Some lost dozens of casual photos; others lost a full 504GB of family memories accumulated over six years; some even had encrypted files—ID scans, work contracts—silently wiped out. The most despairing part is that even when they barely recovered files from the recycle bin, some appeared corrupted or garbled, turning into useless files. A user from Hunan sighed bitterly: "I just wanted to order a hot meal, and now all my long-held memories are gone."

In response to public outrage, Meituan issued a public apology on March 24th, attributing the issue to a technical glitch: in rare cases, when the Android system's app cache is cleared, a conflict with third-party SDKs causes path recognition errors, mistakenly treating the user's photo album directory as a cache directory. Official data shows that over 180 users contacted support, likely affecting hundreds of people.

Meituan emphasized that the deletion was only performed locally, and the platform did not read, upload, or leak any personal data. They also quickly fixed the vulnerability, formed a special team, and promised to cover all data recovery costs and compensate for actual losses. However, many users remain unconvinced—not because the apology lacked sincerity, but because this incident revealed a harsher reality: the precious memories stored safely on our phones have long been turned into a "privacy mine" exploited freely by tech giants.

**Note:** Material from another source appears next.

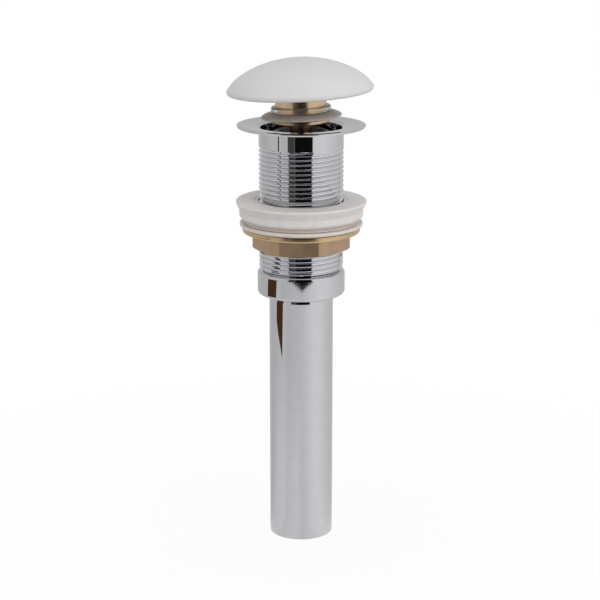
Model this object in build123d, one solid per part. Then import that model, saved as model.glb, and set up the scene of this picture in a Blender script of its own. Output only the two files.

Why did only Android users suffer, while Apple iOS users escaped unscathed? The answer lies in the permission mechanisms of the two systems. Older versions of Android have relatively lax storage permission management. When users grant "storage/photo permissions" to upload images or reviews, the app automatically gains full read/write/delete access to shared storage. It’s like handing over the keys to every room in your house just to give a note. In contrast, iOS acts like a strict butler—apps cannot directly access photo files; they must request permission from the system, and users must manually authorize each access, fundamentally preventing unauthorized deletion.

Even more alarming is that Meituan, a food delivery app whose core functions are location, ordering, and payment, surprisingly has full storage permissions—this is the biggest hidden risk behind such accidental deletions.

Every day, we mindlessly click "Agree" for convenience; after granting permissions, we have no idea what apps do with our data in the background. This long-standing permission chaos has already caused user anxiety, and this incident has completely ignited that anxiety.

This event serves as a wake-up call: data security on your phone is never a trivial matter. If you use an Android device, immediately go to 【Settings】 - 【App Permissions Management】, find Meituan, and change the "Storage/Photos" permission to "Allow only while using the app." Android 11 and above support more granular permissions—when uploading photos, select "Allow access to only selected photos" instead of granting full album access. Most importantly, develop a habit of regular backups—use cloud storage, computers, or external hard drives to keep multiple copies.

In an era where even a food delivery app can "accidentally delete" all your personal data, relying on internet companies' self-discipline is unrealistic. We must learn to protect our privacy and data through technical means.